Google is not only known for their innovative products that millions of people use everyday but also for a great place to work at. In How Google works, Eric Schmidt and Jonathan Rosenberg share the systems Google has used and honed over the years and argue why they work. Reading it, I learned that Google go to great lengths to hire and support what the authors call “smart creatives”(defined below), and use data everywhere(hiring, making import decisions, etc) to mitigate human bias. There are many pearls of wisdom and insights throughout the book. I enjoyed it very much and would highly recommend it.
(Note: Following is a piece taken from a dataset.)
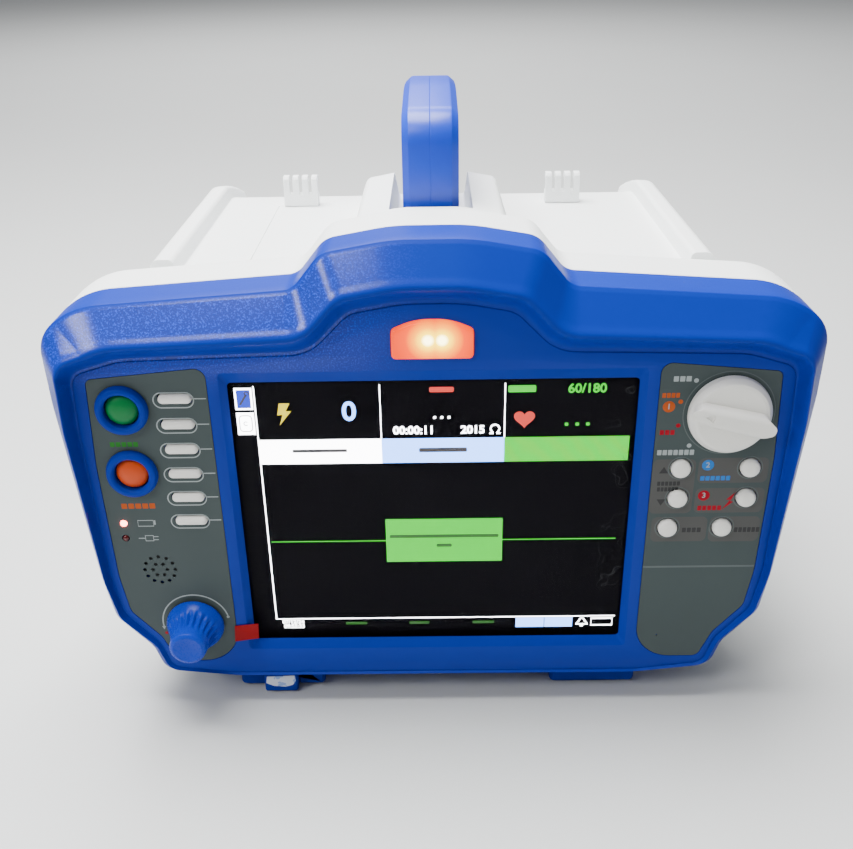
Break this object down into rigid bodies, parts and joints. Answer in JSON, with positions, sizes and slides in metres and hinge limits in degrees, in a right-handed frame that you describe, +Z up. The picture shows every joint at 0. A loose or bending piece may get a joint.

Bullet points are the quotes from the book(not necessarily in the order of appearance). Headers are mine.

On Smart Creatives

  • They are not knowledge workers, at least not in the traditional sense. They are a new kind of animal, a type we call a “smart creative”, and they are the key to achieving success in the Internet Century.

  • In the old world, you devoted 30 percent of your time to building a great service and 70 percent of your time shouting about it. In the new world, that inverts

  • The primary objective of any business today must be to increase the speed of the product development process and the quality of its output.
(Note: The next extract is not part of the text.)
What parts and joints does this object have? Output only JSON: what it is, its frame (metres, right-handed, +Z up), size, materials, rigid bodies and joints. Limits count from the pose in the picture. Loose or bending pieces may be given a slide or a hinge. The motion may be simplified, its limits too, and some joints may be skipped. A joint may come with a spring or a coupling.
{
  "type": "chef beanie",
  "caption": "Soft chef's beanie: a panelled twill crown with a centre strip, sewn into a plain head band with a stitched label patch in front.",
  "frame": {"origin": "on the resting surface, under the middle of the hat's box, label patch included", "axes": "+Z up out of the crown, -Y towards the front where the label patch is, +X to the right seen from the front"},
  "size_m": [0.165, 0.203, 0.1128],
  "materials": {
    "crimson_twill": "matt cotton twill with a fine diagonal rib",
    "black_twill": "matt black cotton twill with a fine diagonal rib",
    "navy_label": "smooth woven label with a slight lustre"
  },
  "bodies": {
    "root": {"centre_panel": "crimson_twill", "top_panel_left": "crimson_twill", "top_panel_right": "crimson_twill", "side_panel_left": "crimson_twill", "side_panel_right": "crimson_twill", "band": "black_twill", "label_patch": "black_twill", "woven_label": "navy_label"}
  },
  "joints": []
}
  • If I give you a penny, then you’re a penny richer and I’m a penny poorer, but if I give you an idea, then you will have a new idea but I’ll have it too.

  • Most people don’t like uncertainty. Smart creatives, on the other hand, relish the “we’ll figure it”" approach.

  • As Peter Drunker pointed out, the Egyptian who conceived and built the pyramids thousands of years ago was really just a very successful manager.

  • Our job is to think of the thing you haven’t thought of yet that you really need.

On Hiring

  • Scouting is like shaving: If you don’t do it everyday, it shows.

  • Favoring specialization over intelligence is exactly wrong, especially in high tech.

  • We mean not only someone who treats others well and can be trusted, but who is also well-rounded and engaged with the world. Someone who is interesting.

  • We institutionalized the LAX test by making “Googleyness” one of four standard sections–along with general cognitive ability, role-related knowledge, and leadership experience–on our interview feed-back fork. This includes ambition and drive, team orientation, service orientation, listening & communication skills, bias to action, effectiveness, interpersonal skills, creativity, and integrity.

  • A multiplicity of viewpoints–aka diversity–is your best defense against myopia.

  • Hiring brilliant generalists is far better for the company.

  • The objective is to find the limits of his capabilities, not have a polite conversation.

  • When asking about a candidate’s background, you want to ask questions that, rather than offering her a chance to regurgitate her experiences, allow her to express what insights she gained from them.

  • The primary criterion for serving on a hiring committee is that you will not be driven by anything other than what is best for the company, period.

  • The (Interview) process was designed to optimize for quality, not efficiency, and for control, not scale.

  • How do you know if someone gets it[technology]? It helps to look at their history.

On Leadership

  • “Your title makes you a manager. Your people make you a leader.”

  • In the inevitable showdown between speed and quality, quality must prevail.

  • Since the plan is wrong, the people have to be right.

  • It was a critical decision, and when you are considering something that is something that is fundamental to the existence of the company, you should meet everyday.

  • We think that if we have made a clever and thoughtful argument, based on data and smart analysis, then people will change their minds. This isn’t true.

  • As a leader, it is best not to get lost in details you don’t understand, but rather trust the smart people who work for you to understand them.

  • Jeff Bezos, Amazon’s founder, at one pint had a “two-pizza team”, which stipulates that teams be small enough to be fed by two pizzas.

On data

  • Stats are sexy. Deal with it.

  • Let data decide […] but don’t let it take over.

  • Have patience, information, and alternatives.

  • In each of these cases, the development of complementary components led to a wave of inventions

  • We don’t seek to convince by saying “I think.” We convince by saying “Let me show you.”

On time management

  • If you read the note and know what needs doing, do it right away. Otherwise you are dooming yourself to rereading it, which is 100% percent wasted time.

  • Create a product, ship it, and see how it does, design and implement improvements, and push it back out. Ship and iterate. The companies that are the fastest at this process will win.

Life advice

  • Henry Ford said that “anyone who stops learning is old, whether at twenty or eighty. Anyone who keeps learning stays young.”

  • If you’re working your butt off without deriving any enjoyment, something’s probably wrong.

  • One of the best, easiest says to get ahead in a field is to know more about it. The best way to do that is to read.

  • If you’re not sure if a course of action is right, the best thing you can do is try it out and then correct course.